The retention rate for first-generation Linfield students is currently about 80%, on par with students whose family members have completed college.
Linfield does not have retention rates available for first-generation students before the program, but it says over the past five years first-generation students were regularly graduating at a rate of about 54%. That compares to a 61% graduation rate for all students, during the same time period.
Those numbers are similar to what Oregon’s higher education system is showing. According to data from the Oregon Higher Education Coordinating Commission, the state college completion rate for non-first-generation students last academic year was 62%. For first-generation students, the rate was 51%.
Linfield administrators expect the graduation rate for first-generation students to increase substantially once members of the initial cohort of the First Scholars program begin graduating in 2023.
Linfield’s associate vice president of student success and retention Gerardo Ochoa is one of the program’s creators and leaders. He was a first-generation college graduate himself.
“In a lot of spaces, in higher education, they were not designed for people of color, for first-gen students; they were not designed for women.

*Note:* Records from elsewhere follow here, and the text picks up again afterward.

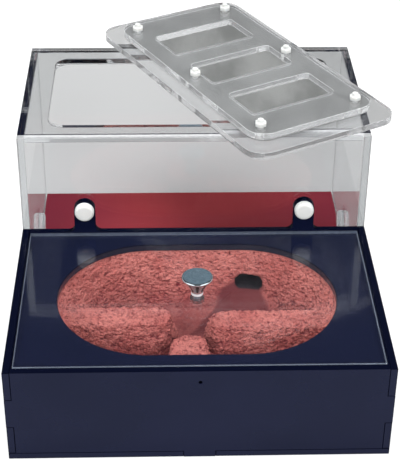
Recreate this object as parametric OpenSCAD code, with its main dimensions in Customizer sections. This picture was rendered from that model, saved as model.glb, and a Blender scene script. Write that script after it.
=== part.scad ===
// Ant habitat: a low nest box with a moulded plaster landscape under a clear cover,
// bolted by two ears to a tall clear foraging box whose ventilated lid lies across its top.
// Millimetres, +Z up. The origin is the centre of the two boxes' shared footprint on the ground.

/* [Both boxes] */
// Width of both boxes
box_w = 150; // [140:1:180]
// Thickness of the acrylic sheet
sheet_t = 3; // [2.5:0.5:4]

/* [Nest box] */
// Depth of the nest box
nest_d = 100; // [95:1:120]
// Height of the nest box
nest_h = 43; // [40:1:55]
// Width of the tongue that each nest panel sets down through the base plate
tongue_w = 12.5; // [8:0.5:20]
// Gap all round the clear cover, so that it lifts out
cover_gap = 0.6; // [0.3:0.1:1]
// Gap all round the mask plate and the plaster
insert_gap = 0.2; // [0.1:0.1:0.5]
// Width of the rounded opening in the mask plate
opening_w = 114; // [100:1:120]
// Depth of the rounded opening, twice the radius of its ends
opening_d = 76; // [60:0.5:80]
// Distance of the opening's centre behind the nest's centre
opening_back = 0.5; // [0:0.5:4]
// Diameter of the pinhole in the front panel
pinhole_dia = 1.4; // [1:0.2:3]
// Height of the pinhole above the ground
pinhole_z = 37.6; // [20:0.2:39]

/* [Plaster landscape] */
// How far the rim of the basin stands back from the mask's edge
rim_back = 0.5; // [0:0.1:1.5]
// Height of the basin's floor above the ground
basin_z = 14; // [8:0.5:18]
// Radius of the basin's ends at its floor
basin_floor_r = 26.5; // [20:0.5:30]
// How far the ridges stop below the mask plate
ridge_drop = 6; // [1:0.5:9]
// Width of the left ridge along its top
left_ridge_top = 12; // [6:0.5:14]
// Distance of the left ridge behind the nest's centre
left_ridge_back = 0; // [-4:0.5:8]
// Width of the right ridge along its top
right_ridge_top = 11.5; // [6:0.5:14]
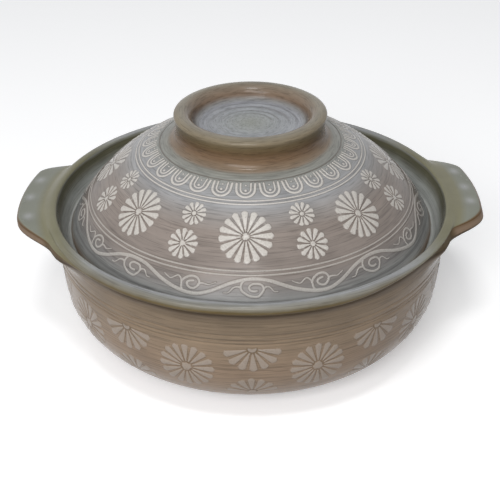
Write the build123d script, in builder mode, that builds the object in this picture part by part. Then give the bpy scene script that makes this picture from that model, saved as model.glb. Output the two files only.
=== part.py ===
from build123d import *
from math import asin, atan2, cos, degrees, hypot, pi, radians, sin, sqrt
import os

os.makedirs("parts", exist_ok=True)

# Covered stoneware cooking pot, millimetres. The origin is the centre of the base on the
# table, +Z is up, +X runs through the right-hand lug and -Y is the front.

# Pot wall, from the outside
rim_radius = 142.0
pot_height = 100.0
lip_overhang = 5.0
lip_height = 5.5
lip_depth = 9.5
lip_round = 2.6
wall = 7.5
wall_taper = 3.6
belly_height = 46.0
heel_inset = 25.0
heel_height = 9.0

# Foot ring and floor
foot_radius = 78.0
foot_width = 9.0
foot_height = 3.5
foot_round = 1.0
floor_thickness = 8.0

# Gallery, the sunk step in the mouth that the lid sits in
rim_width = 6.4
rim_inner_round = 2.0
gallery_run = 13.6
gallery_depth = 18.5
gallery_shoulder_run = 3.5
gallery_shoulder_drop = 11.4
gallery_round = 8.0
cove_round = 2.5
ledge_width = 7.7
ledge_thickness = 6.0
ledge_fairing = 9.5
ledge_round = 1.5

# Turned lines under the rim, measured down from the rim
wall_line_drops = (25.3, 29.5, 32.2)
line_cut = 0.7

# Lugs
lug_reach = 18.8
lug_drop = 1.8
lug_edge = 7.5
lug_root_depth = 17.0
lug_width = 80.0
lug_root_width = 112.0
lug_side_hollow = 4.2
lug_corner_round = 12.0
lug_edge_round = 2.2

# Lid dome
lid_play = 2.0
lid_wall = 7.0
lid_edge_thickness = 2.2
lid_edge_round = 1.4
dome_rise = 60.45
dome_crown_radius = 51.6
dome_top_slope = 7.9
dome_shoulder_slope = 27.6
collar_line_gap = 8.6

# Lid knob, a wide turned ring
knob_foot_radius = 53.2
knob_height = 21.2
knob_radius = 51.5
knob_waist_radius = 50.2
knob_waist_height = 8.4
knob_bulge_height = 17.2
knob_top_round = 3.6
knob_mouth_radius = 41.2
knob_mouth_round = 1.8
knob_floor_radius = 36.1
knob_floor_rise = 10.2
knob_floor_wall = 7.5
knob_hollow_wall = 6.5

# White slip that fills the stamped pattern
slip_gap = 0.05
slip_thickness = 0.45
cut_depth = 9.0

# Arch band round the knob and its two ring lines
arch_count = 28
arch_inner_radius = 62.9
arch_outer_radius = 75.1
arch_turn = 10.1
arch_width = 13.3
arch_inset = 1.2
arch_line = 1.6
inner_arch_line = 1.2
ring_line_radii = (78.2, 76.0)
ring_line_width = 1.1

# Flowers on the lid
large_flower_petals = 16
small_flower_petals = 12
large_flower_circle = 95.8
large_flower_reach = 17.0
large_flower_turns = (-138.8, -92.0, -44.6, 3.0, 46.5, 90.0, 133.0, 176.0)
upper_flower_circle = 86.3
upper_flower_reach = 8.3
upper_flower_turns = (-158.0, -114.3, -68.5, -23.7, 24.5, 68.0, 111.5, 155.0)
lower_flower_circle = 102.0
lower_flower_reach = 10.2
lower_flower_turns = (-160.4, -114.7, -68.1, -20.7, 24.0, 67.5, 111.0, 154.5)

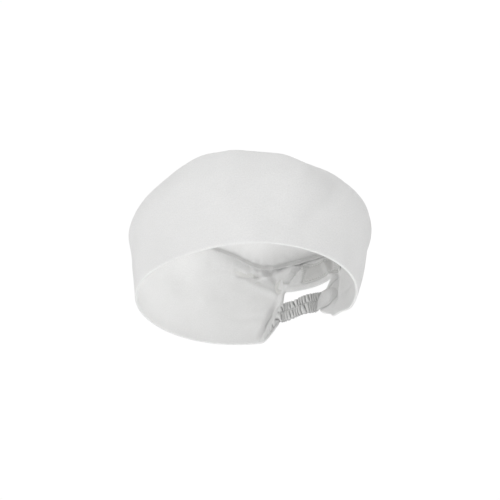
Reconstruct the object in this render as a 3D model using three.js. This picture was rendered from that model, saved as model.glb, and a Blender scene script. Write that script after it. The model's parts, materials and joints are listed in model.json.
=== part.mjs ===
/*
 * Soft cloth cap: a folded band round the head, a closed oval crown, and a gathered
 * elastic strap across a cut-out at the back.
 *
 * Frame: millimetres, +Z up, front of the cap at -Y, cut-out at +Y, wearer's left at +X.
 * The folded lower edge lies in the plane Z = 0. Angles run round Z from the front (0)
 * past +X (90) to the back (180). Heights "up the cloth" are measured along the band.
 */
import * as THREE from "three";
import { mergeVertices } from "three/addons/utils/BufferGeometryUtils.js";

// Rim of the band: distance from the frame's Z axis
const RIM_FRONT = 78.5;
const RIM_SIDE = 98;
const RIM_BACK = 81;

// Band: height up the cloth, outward lean of the lower half, inward roll of the upper half
const BAND_HEIGHT_FRONT = 112.5;
const BAND_HEIGHT_SIDE = 108.5;
const BAND_HEIGHT_BACK = 104.5;
const LEAN_FRONT = 12;
const LEAN_SIDE = 12;
const LEAN_BACK = 16.5;
const ROLL_FRONT = 75;
const ROLL_SIDE = 90;
const ROLL_BACK = 0;
const LEAST_ROLL = 2;
const ROLL_START = 0.5; // share of the height that stays straight
const LEVEL_SHARE = 0.42; // share of the height over which the plies turn from level to the tilt

// Cloth plies and clearances
const CLOTH = 0.6;
const INTERLINING = 0.5;
const PLY_GAP = 0.3;
const SEAM_GAP = 0.35;
const TRIM_GAP = 0.35; // under anything sewn onto the band's inner face
const THREAD = 0.3;
const THREAD_WIDTH = 0.8;
const INTERLINING_MARGIN = 4;
const INTERLINING_MARGIN_ANGLE = 2.5;

// Crown
const CROWN_RISE = 8;
const CROWN_RINGS = 4;
const SEAM_ALLOWANCE = 7;
const ALLOWANCE_LEAN = 2; // extra inward lean, clear of the band
const OVERLOCK_WIDTH = 5;
const SEAM_THREAD_DEPTH = 1;

// Cut-out and tails
const CUTOUT_HALF_ANGLE = 15.5;
const CUTOUT_TOP = 62; // up the cloth
const TAIL_HALF_ANGLE = 24.5; // where the tails meet the rim
const TAIL_CURVE = 1.5;
const BINDING_WIDTH = 4;
const BINDING_INSET = 0.8;
const TOPSTITCH_INSET = 2.4;

// Strap: the gathered casing with the elastic inside it
const STRAP_BOTTOM = 22.5; // up the cloth
const STRAP_WIDTH = 24;
const STRAP_THICKNESS = 3.2;
const STRAP_HALF_ANGLE = 13;
const ELASTIC_WIDTH = 21;
const ELASTIC_THICKNESS = 1.2;
const ELASTIC_END_GAP = 0.5;
const TAB_LENGTH = 16;
const TAB_STITCH_INSET = 2.5;
const STITCH_END_GAP = 1.5;

// Blank tag inside the back of the band
const TAG_WIDTH = 46;
const TAG_HEIGHT = 24;
const TAG_OFF_CENTRE = 12; // towards the wearer's left
const TAG_ABOVE_BINDING = 0.5;
const TAG_STITCH_INSET = 3;
const TAG_THICKNESS = 0.8;

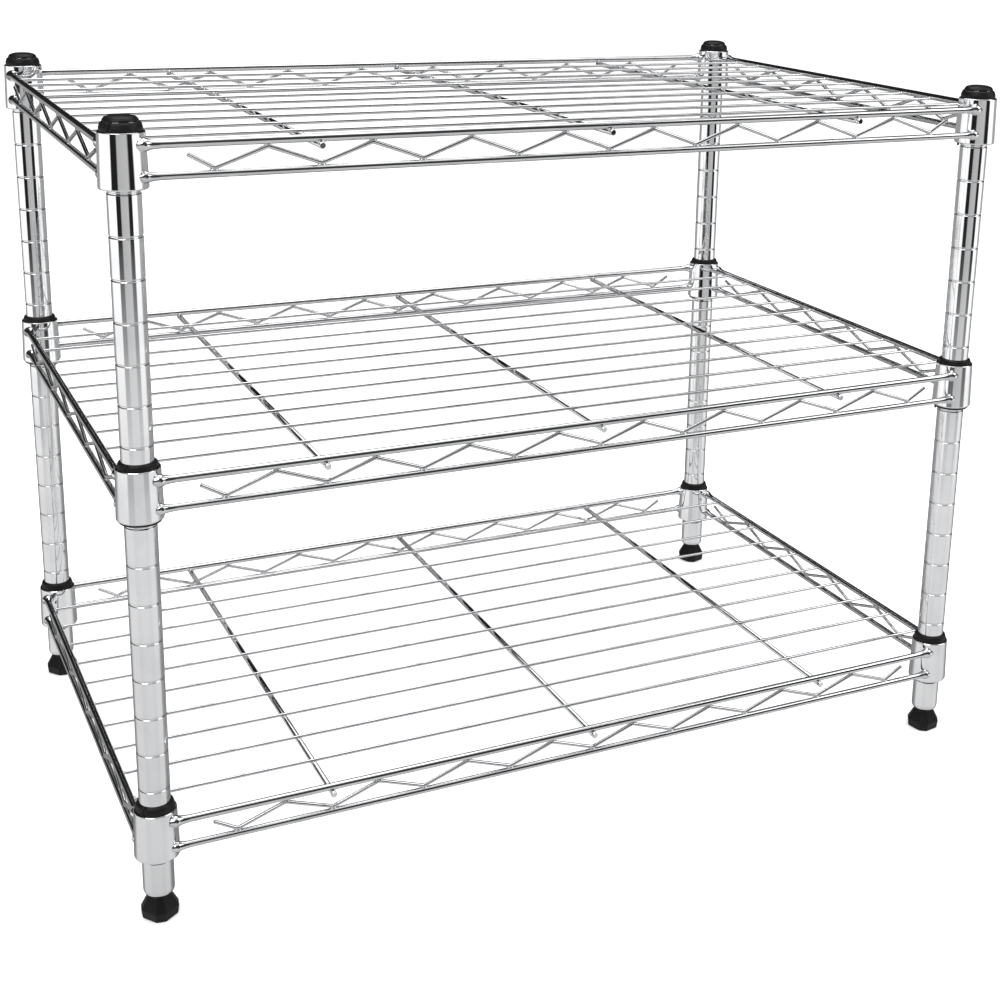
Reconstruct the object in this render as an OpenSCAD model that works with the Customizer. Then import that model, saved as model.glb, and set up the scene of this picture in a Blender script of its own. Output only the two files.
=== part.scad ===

So many times, we as administrators have to really deconstruct the way higher education happens for people who were intentionally kept out,” Ochoa said. “We have to re-envision how education is going to happen for the new demographics of students.”
Ochoa said the pandemic interrupted the pilot year of the program — which began in fall of 2019 — causing many meetings to either happen in limited numbers in-person or online.
Still, the program worked to provide students with networking and friendship-building, things Ochoa said are crucial to help new first-generation students avoid “cultural mismatch,” basically culture shock.
Ochoa said first-generation students often thrive in an interdependent culture, “where you’re co-collaborating with family and friends, elementary teachers — you do things as a team, and together.”
However, he said, many colleges and universities operate under an independent culture, where students are expected to figure things out on their own.
“I really want us, as an institution, to work towards having a student-ready university rather than having university-ready students,” Ochoa said.
Linfield student Alcantara Guerrero said she definitely felt that cultural mismatch during her first year, but the First Scholars program helped to alleviate it.
“In the first-gen program, there were a lot of [students of color], and that really helped me because we were able to create a support system for each other, and that’s where I met a lot of my close friends,” she said.
Alcantara Guerrero said she wants other colleges and universities to consider similar programs, “because it does make a difference.”
That’s something Linfield President Miles Davis had in mind as well, being a first-generation college student himself.
Davis said he hopes the First Scholars program receiving a Beacon Award will encourage other institutions to make moves to support first-generation students, beyond just recruiting and enrolling them.
“What do you want to do to meet those students where they are? Which is what Linfield is doing,” Davis said. “We’re not saying, ‘Ok, you’re just going to be coming to our institution, you’re going to conform to all the things we’ve always done,’ because I can guarantee you, they will not retain those students.”
Davis says having new first-generation students connect with other students, staff and faculty members who are also first-generation is crucial.
“You need to make sure that you have people that are at your institution that can speak to the lived experiences of the people who you’re bringing in,” he said.